What is asked:
Track down each line that has the word "FreeCAD" and copy it.
[Begin]
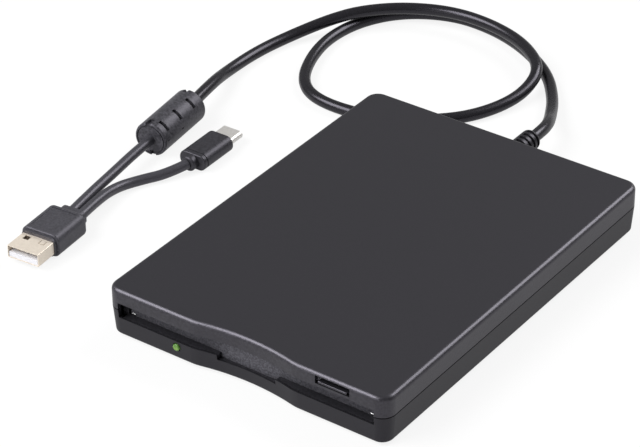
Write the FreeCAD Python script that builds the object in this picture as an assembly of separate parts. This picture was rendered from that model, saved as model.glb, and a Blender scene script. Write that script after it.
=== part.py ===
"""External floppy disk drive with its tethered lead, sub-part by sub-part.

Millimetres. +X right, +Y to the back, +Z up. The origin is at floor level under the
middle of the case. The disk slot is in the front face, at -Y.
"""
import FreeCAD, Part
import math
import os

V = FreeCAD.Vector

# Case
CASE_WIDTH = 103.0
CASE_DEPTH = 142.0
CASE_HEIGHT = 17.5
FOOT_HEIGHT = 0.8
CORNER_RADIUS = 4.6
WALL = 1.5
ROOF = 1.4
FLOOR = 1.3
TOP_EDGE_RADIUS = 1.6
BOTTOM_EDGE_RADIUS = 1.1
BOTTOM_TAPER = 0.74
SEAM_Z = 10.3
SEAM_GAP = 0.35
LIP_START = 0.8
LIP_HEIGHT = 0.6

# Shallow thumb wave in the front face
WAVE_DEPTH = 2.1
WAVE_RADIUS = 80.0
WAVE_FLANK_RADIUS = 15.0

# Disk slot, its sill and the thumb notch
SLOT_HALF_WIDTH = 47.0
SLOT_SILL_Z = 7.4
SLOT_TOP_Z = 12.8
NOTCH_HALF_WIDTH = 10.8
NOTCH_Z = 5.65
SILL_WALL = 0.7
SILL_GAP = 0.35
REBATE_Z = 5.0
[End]
Answer to this task:
Write the FreeCAD Python script that builds the object in this picture as an assembly of separate parts. This picture was rendered from that model, saved as model.glb, and a Blender scene script. Write that script after it.
import FreeCAD, Part
V = FreeCAD.Vector